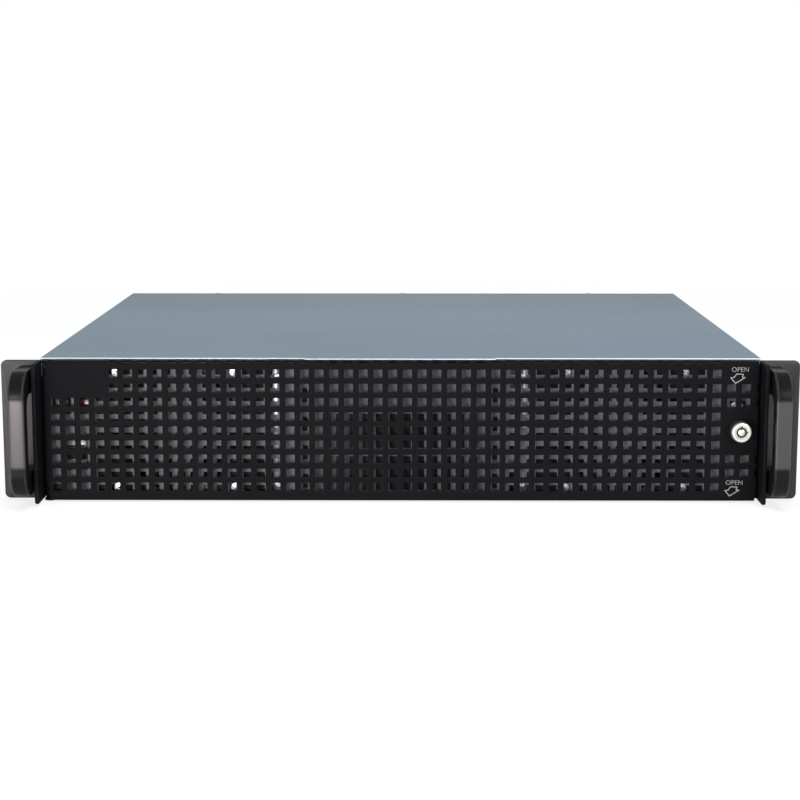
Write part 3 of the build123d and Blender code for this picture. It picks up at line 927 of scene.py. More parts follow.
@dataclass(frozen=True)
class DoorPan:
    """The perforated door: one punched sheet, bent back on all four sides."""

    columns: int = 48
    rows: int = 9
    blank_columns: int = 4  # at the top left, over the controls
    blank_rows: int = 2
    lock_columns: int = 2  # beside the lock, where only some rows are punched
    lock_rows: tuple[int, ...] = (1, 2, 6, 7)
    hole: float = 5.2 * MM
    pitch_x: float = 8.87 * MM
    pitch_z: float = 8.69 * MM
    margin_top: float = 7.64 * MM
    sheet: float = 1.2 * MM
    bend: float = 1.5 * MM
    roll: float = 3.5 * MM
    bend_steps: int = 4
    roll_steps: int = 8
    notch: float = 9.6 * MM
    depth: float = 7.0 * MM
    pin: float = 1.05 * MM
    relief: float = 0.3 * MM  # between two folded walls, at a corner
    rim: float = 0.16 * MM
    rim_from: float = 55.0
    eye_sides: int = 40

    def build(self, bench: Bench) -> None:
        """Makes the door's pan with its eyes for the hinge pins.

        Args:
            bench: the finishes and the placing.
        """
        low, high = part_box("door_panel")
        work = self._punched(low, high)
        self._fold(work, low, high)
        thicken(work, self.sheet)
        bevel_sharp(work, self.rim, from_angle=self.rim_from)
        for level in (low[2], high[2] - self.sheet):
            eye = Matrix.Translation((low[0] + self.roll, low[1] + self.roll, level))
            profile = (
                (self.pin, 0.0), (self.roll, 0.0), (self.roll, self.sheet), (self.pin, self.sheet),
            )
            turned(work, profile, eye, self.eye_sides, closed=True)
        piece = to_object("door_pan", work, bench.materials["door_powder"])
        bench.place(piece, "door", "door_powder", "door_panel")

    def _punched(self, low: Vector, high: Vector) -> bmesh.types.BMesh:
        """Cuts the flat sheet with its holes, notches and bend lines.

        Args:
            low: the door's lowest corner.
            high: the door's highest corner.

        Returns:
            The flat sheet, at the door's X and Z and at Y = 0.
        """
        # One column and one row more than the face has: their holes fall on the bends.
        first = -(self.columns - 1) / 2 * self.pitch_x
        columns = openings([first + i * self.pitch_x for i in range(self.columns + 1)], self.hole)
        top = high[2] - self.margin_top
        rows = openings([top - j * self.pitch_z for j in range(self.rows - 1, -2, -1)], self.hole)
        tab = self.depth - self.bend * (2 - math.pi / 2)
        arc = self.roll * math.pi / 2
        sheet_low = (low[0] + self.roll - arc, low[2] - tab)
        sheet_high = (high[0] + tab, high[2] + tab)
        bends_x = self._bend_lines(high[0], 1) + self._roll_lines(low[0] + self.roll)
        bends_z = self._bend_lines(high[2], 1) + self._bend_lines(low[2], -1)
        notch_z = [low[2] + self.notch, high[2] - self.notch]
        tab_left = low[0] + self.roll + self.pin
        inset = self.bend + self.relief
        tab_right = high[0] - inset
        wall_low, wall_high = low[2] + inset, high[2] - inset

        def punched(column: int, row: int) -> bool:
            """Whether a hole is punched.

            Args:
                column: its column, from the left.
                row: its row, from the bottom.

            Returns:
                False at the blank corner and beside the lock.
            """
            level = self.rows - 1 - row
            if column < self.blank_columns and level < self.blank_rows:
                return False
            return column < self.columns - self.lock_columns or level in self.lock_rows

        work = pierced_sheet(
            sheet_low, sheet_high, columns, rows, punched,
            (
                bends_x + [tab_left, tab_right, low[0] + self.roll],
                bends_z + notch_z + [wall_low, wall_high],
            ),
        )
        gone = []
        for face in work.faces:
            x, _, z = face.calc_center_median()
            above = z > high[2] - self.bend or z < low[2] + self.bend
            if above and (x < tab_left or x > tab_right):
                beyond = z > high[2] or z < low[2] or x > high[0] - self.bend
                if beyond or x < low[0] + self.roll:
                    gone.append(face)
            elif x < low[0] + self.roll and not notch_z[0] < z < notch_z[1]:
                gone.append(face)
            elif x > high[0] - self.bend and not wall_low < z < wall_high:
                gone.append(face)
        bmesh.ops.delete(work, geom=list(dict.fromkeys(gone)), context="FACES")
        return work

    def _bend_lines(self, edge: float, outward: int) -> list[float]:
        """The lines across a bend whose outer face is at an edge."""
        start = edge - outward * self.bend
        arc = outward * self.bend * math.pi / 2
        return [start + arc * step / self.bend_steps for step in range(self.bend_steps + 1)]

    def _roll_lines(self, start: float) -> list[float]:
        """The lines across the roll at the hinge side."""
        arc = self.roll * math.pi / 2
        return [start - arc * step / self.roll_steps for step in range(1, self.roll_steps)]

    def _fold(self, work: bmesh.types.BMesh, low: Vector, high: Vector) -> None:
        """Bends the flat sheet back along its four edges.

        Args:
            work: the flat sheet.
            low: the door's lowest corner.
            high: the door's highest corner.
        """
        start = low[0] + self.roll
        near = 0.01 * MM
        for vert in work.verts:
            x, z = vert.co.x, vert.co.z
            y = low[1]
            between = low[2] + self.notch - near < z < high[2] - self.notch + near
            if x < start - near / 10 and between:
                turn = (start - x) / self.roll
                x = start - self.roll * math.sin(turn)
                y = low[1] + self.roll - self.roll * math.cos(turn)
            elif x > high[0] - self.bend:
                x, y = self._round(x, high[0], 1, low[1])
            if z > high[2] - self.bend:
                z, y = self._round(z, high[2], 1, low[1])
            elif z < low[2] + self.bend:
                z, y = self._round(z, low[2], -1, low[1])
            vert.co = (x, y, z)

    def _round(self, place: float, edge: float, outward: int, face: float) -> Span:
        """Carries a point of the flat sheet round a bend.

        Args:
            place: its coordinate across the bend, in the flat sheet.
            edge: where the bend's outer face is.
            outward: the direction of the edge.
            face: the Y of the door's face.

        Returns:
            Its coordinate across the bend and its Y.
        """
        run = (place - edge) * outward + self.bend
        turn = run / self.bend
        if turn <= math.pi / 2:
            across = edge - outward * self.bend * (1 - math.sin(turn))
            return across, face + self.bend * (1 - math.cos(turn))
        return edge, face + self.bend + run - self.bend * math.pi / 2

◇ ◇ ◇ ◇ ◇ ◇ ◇

Write out exactly the lines from the start of the material through the line with "and bend lines.". No other output is expected.

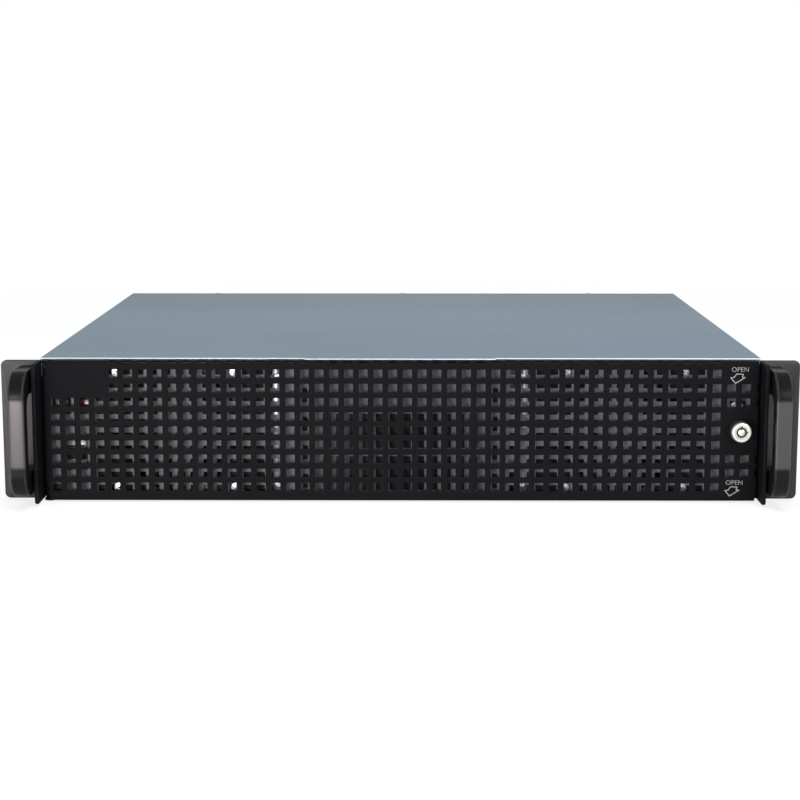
Write part 3 of the build123d and Blender code for this picture. It picks up at line 927 of scene.py. More parts follow.
@dataclass(frozen=True)
class DoorPan:
    """The perforated door: one punched sheet, bent back on all four sides."""

    columns: int = 48
    rows: int = 9
    blank_columns: int = 4  # at the top left, over the controls
    blank_rows: int = 2
    lock_columns: int = 2  # beside the lock, where only some rows are punched
    lock_rows: tuple[int, ...] = (1, 2, 6, 7)
    hole: float = 5.2 * MM
    pitch_x: float = 8.87 * MM
    pitch_z: float = 8.69 * MM
    margin_top: float = 7.64 * MM
    sheet: float = 1.2 * MM
    bend: float = 1.5 * MM
    roll: float = 3.5 * MM
    bend_steps: int = 4
    roll_steps: int = 8
    notch: float = 9.6 * MM
    depth: float = 7.0 * MM
    pin: float = 1.05 * MM
    relief: float = 0.3 * MM  # between two folded walls, at a corner
    rim: float = 0.16 * MM
    rim_from: float = 55.0
    eye_sides: int = 40

    def build(self, bench: Bench) -> None:
        """Makes the door's pan with its eyes for the hinge pins.

        Args:
            bench: the finishes and the placing.
        """
        low, high = part_box("door_panel")
        work = self._punched(low, high)
        self._fold(work, low, high)
        thicken(work, self.sheet)
        bevel_sharp(work, self.rim, from_angle=self.rim_from)
        for level in (low[2], high[2] - self.sheet):
            eye = Matrix.Translation((low[0] + self.roll, low[1] + self.roll, level))
            profile = (
                (self.pin, 0.0), (self.roll, 0.0), (self.roll, self.sheet), (self.pin, self.sheet),
            )
            turned(work, profile, eye, self.eye_sides, closed=True)
        piece = to_object("door_pan", work, bench.materials["door_powder"])
        bench.place(piece, "door", "door_powder", "door_panel")

    def _punched(self, low: Vector, high: Vector) -> bmesh.types.BMesh:
        """Cuts the flat sheet with its holes, notches and bend lines.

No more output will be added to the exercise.